Financial analysts say you may want to consider selling your Disney stock. Here is why.
Highs and Lows
It is no secret that Disney stock has been a bit of a rollercoaster. And while this may seem fitting for a brand known in part for its world-class theme parks, it is certainly not a fun ride for investors.
In November, Disney took such a big hit that analysts called for former Disney CEO Bob Chapek’s firing. The recent Disney (DIS) quarterly earnings report came in with a giant thud as the corporation reported huge losses in key areas. Disney stock dropped more than 12% in a single day.

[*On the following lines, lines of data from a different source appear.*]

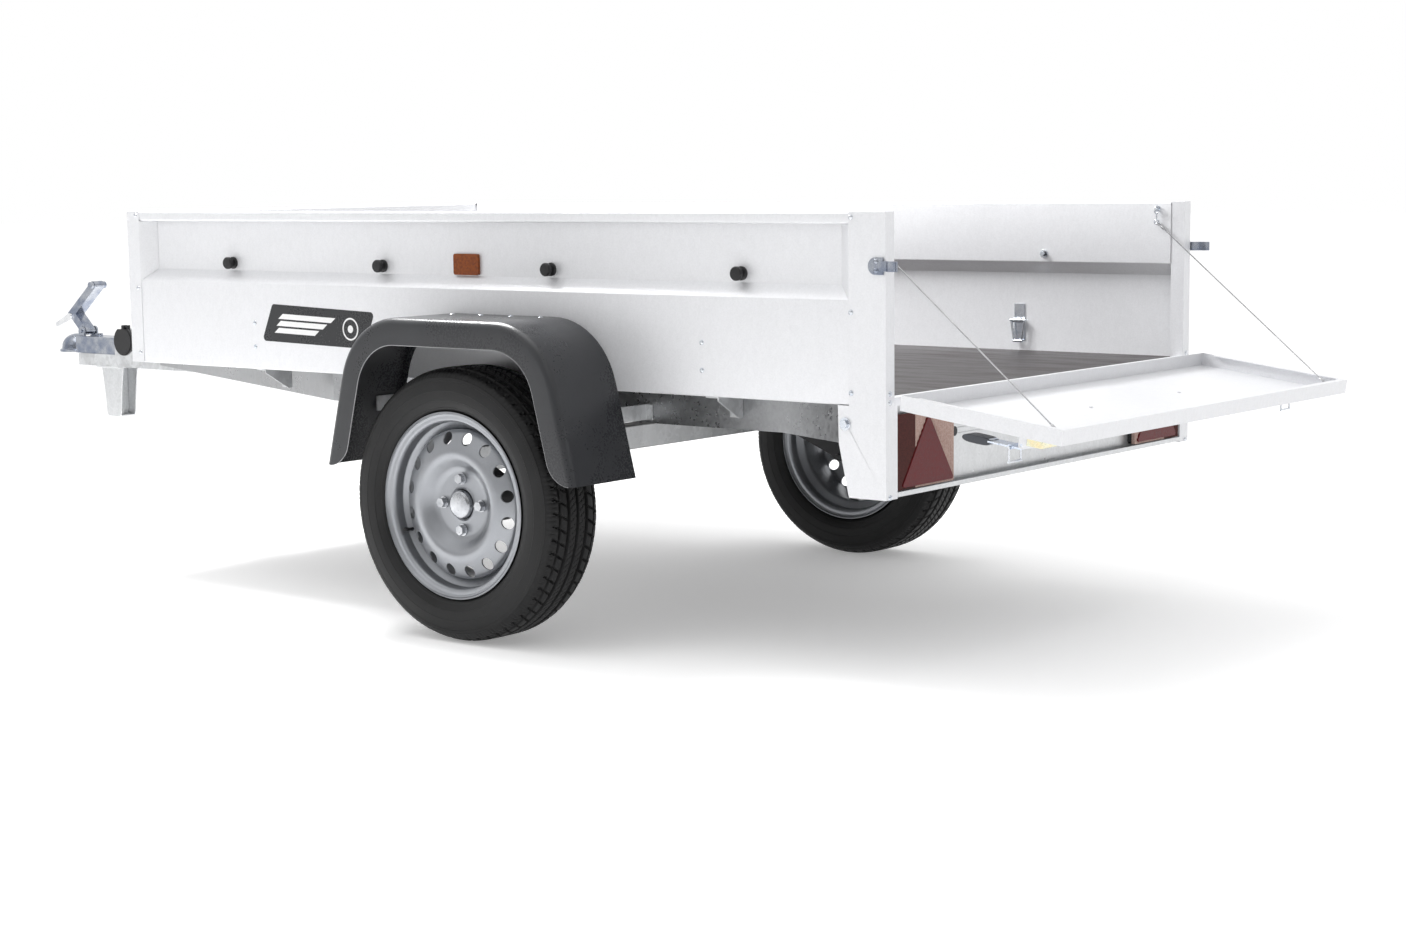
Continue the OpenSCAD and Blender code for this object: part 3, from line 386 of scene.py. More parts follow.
@dataclass(frozen=True)
class BoardFinish(Finish):
    """Film-faced plywood with a pressed mesh on top and veneers at its edges."""

    name: str
    top: Point = (0.029, 0.0245, 0.025)
    veneer: Point = (0.42, 0.29, 0.17)

    def paint(self, graph: Graph) -> None:
        """Add the mesh print, the scuffs and the veneers."""
        place = graph.place()
        across, along = graph.axis(place, "Y"), graph.axis(place, "X")
        mesh = ((abs((across * 250.0) % 1.0 - 0.5) > 0.36) + (abs((along * 250.0) % 1.0 - 0.5) > 0.36)) * 0.5
        scuff = graph.band(graph.noise(graph.stretched(place, (0.5, 2.0, 1.0)), 12.0, 6.0), 0.45, 0.75)
        face = graph.mix(scuff, self.top, darker(self.top, 1.8))
        grain = graph.noise(graph.stretched(place, (6.0, 6.0, 900.0)), 1.0, 3.0)
        edge = graph.mix(grain, darker(self.veneer, 0.55), self.veneer)
        normal_z = graph.axis(graph.node("ShaderNodeNewGeometry", out="Normal"), "Z")
        colour = graph.mix(abs(normal_z) > 0.5, edge, face)
        rough = 0.42 + scuff * 0.22 + mesh * 0.08
        graph.surface(
            Base_Color=colour, Roughness=rough, Specular_IOR_Level=0.3,
            Normal=graph.bump(mesh, 0.3, 0.0004))


@dataclass(frozen=True)
class LensFinish(Finish):
    """Moulded lamp lens with small prisms and a glossy face."""

    name: str
    colour: Point
    deep: Point
    prism: float = 330.0
    roughness: float = 0.2
    coat: float = 0.2

    def paint(self, graph: Graph) -> None:
        """Add the prisms as cells of light and dark under a coat."""
        place = graph.place()
        facet = graph.cells(place, self.prism)
        glow = graph.noise(place, 22.0, 2.0)
        colour = graph.mix(facet * 0.6 + glow * 0.4, self.deep, self.colour)
        graph.surface(
            Base_Color=colour, Roughness=self.roughness + facet * 0.15, Specular_IOR_Level=0.3,
            Coat_Weight=self.coat, Coat_Roughness=0.05, Normal=graph.bump(facet, 0.25, 0.0008))


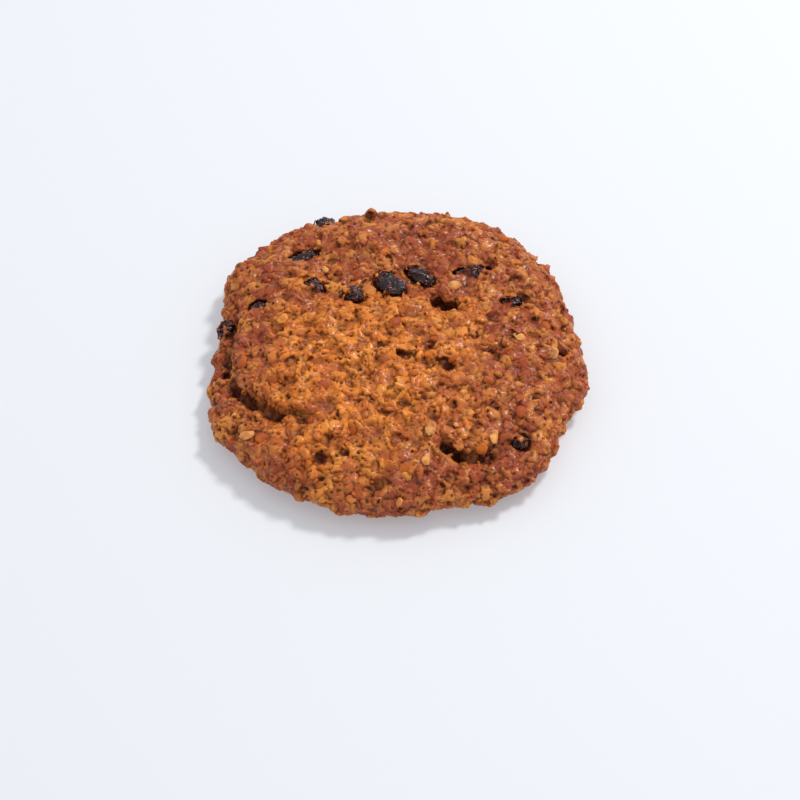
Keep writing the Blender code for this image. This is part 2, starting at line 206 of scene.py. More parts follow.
class CookieStage(bpy.types.PropertyGroup):
    elevation: bpy.props.FloatProperty(
        name="Elevation", description="Camera's height angle", default=math.radians(48.8), subtype="ANGLE"
    )
    distance: bpy.props.FloatProperty(
        name="Distance", description="From the camera to what it looks at", default=0.72, unit="LENGTH"
    )
    view_width: bpy.props.FloatProperty(
        name="View width", description="Width of the picture at that distance", default=0.2381, unit="LENGTH"
    )
    key_power: bpy.props.FloatProperty(
        name="Key light", description="Power of the key light", default=12.0, unit="POWER"
    )
    fill: bpy.props.FloatProperty(
        name="Fill", description="Strength of the light from all around", default=0.66
    )
    glow: bpy.props.FloatProperty(
        name="Glow", description="Strength of the floor's own faint light", default=0.4
    )


class Value:
    """A value in a node tree. Python's operators on it add Math nodes."""

    def __init__(self, net, socket):
        self.net = net
        self.socket = socket

    def math(self, operation, *operands):
        return self.net.node("ShaderNodeMath", {"operation": operation}, dict(enumerate(operands)))

    def __add__(self, other):
        return self.math("ADD", self, other)

    def __sub__(self, other):
        return self.math("SUBTRACT", self, other)

    def __rsub__(self, other):
        return self.math("SUBTRACT", other, self)

    def __mul__(self, other):
        return self.math("MULTIPLY", self, other)

    __radd__ = __add__
    __rmul__ = __mul__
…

By now, anyone who has been keeping up with Disney news knows that Bob Chapek was fired and replaced with former CEO Bob Iger. Unsurprisingly, this big change set off a huge reaction in the Disney community. You can read about the behind-the-scenes details that have emerged here.
The CEO swap also had effects on the stock market. Disney stock prices climbed after the replacement. This is unsurprising as Wall Street has a historic love for Bob Iger. Alas, the climb was only temporary.
Hit After Hit
After some measure of rebound, Disney stock took another huge hit. On December 19, 2022, DIS stock hit its lowest point since 2020. It dropped more than 4% and closed at $85.78.

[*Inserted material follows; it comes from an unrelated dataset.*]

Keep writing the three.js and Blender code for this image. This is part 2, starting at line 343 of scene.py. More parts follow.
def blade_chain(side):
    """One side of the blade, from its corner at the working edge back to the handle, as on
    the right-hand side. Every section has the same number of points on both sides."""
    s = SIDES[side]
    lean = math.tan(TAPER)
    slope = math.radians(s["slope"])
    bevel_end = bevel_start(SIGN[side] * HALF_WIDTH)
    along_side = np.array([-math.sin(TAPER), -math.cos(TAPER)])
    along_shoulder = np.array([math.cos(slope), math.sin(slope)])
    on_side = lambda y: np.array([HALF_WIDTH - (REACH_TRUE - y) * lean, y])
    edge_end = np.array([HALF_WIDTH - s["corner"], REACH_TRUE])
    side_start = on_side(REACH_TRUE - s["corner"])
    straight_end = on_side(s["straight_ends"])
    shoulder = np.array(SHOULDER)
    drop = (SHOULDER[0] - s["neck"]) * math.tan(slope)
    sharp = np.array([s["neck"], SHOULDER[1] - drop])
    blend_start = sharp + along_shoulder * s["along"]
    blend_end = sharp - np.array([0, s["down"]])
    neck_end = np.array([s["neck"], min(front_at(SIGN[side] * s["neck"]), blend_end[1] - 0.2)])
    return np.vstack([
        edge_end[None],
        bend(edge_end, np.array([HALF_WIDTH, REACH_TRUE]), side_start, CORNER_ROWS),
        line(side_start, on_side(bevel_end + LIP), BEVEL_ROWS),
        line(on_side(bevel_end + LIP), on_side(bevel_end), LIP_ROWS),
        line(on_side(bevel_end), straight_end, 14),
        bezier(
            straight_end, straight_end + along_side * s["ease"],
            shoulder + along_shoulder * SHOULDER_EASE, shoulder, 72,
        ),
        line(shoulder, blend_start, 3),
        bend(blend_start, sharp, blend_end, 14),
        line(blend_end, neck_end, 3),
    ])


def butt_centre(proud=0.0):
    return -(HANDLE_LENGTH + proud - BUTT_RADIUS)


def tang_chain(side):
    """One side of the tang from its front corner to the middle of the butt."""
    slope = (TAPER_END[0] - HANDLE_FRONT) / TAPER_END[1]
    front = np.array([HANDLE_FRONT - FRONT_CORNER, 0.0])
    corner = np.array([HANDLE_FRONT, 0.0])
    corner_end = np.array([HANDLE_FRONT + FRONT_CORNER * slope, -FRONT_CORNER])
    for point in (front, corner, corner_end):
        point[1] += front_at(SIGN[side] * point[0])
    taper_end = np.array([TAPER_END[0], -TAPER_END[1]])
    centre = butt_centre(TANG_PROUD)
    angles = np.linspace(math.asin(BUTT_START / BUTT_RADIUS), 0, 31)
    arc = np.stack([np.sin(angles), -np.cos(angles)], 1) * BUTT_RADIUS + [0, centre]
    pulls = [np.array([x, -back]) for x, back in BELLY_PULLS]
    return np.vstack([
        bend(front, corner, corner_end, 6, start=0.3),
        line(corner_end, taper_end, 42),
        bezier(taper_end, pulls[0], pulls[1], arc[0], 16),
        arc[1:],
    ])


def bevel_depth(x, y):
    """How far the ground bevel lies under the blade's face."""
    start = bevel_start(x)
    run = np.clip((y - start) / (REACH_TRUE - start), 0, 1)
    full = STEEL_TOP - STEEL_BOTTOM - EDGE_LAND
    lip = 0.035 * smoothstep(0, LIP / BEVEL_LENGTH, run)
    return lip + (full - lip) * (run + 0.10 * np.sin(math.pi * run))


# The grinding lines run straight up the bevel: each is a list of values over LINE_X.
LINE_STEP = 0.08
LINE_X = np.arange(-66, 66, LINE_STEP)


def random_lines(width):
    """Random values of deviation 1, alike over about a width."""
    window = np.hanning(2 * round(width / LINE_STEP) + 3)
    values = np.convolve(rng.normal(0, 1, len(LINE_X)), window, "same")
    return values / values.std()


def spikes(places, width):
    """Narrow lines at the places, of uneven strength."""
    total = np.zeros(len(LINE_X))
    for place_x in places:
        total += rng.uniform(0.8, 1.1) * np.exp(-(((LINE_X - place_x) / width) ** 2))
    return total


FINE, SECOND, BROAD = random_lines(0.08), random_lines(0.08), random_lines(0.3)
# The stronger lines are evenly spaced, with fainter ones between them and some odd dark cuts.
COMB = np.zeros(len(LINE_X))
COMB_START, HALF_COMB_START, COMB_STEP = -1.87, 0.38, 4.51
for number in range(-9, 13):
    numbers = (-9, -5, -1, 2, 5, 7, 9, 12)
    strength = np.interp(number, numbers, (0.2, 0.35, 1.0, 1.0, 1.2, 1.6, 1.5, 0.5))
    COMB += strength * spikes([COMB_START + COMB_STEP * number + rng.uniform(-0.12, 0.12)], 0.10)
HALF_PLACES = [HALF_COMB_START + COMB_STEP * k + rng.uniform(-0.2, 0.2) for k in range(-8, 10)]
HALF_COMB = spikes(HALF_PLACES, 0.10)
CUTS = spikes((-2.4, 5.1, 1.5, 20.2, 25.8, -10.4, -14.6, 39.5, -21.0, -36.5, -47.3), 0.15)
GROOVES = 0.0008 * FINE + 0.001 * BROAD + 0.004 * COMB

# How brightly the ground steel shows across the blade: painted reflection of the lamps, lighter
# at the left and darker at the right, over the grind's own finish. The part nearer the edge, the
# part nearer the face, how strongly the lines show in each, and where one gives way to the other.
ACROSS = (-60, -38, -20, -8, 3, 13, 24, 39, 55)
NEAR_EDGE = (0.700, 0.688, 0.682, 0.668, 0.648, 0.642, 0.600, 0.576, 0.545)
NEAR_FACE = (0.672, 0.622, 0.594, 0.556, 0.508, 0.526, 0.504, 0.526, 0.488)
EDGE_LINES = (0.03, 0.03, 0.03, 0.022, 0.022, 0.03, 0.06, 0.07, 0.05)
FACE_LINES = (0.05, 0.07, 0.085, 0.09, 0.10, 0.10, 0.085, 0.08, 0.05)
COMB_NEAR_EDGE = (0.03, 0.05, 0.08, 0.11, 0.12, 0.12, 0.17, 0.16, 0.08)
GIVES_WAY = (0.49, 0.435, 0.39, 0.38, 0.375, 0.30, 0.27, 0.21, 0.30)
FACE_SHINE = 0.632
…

Stock prices continue to drop as we inch towards the new year. It dropped to $84.16 when it closed yesterday. December 28. This is the lowest it has been since October 2014.
Disney stock is the lowest it has been in over 8 years.
If it continues to drop, selling your stock at a significant loss will mean a higher tax deduction. Because of this, some analysts suggest selling your stock.
Disclaimer: we here at Kenny the Pirate do not give financial, medical, or legal advice.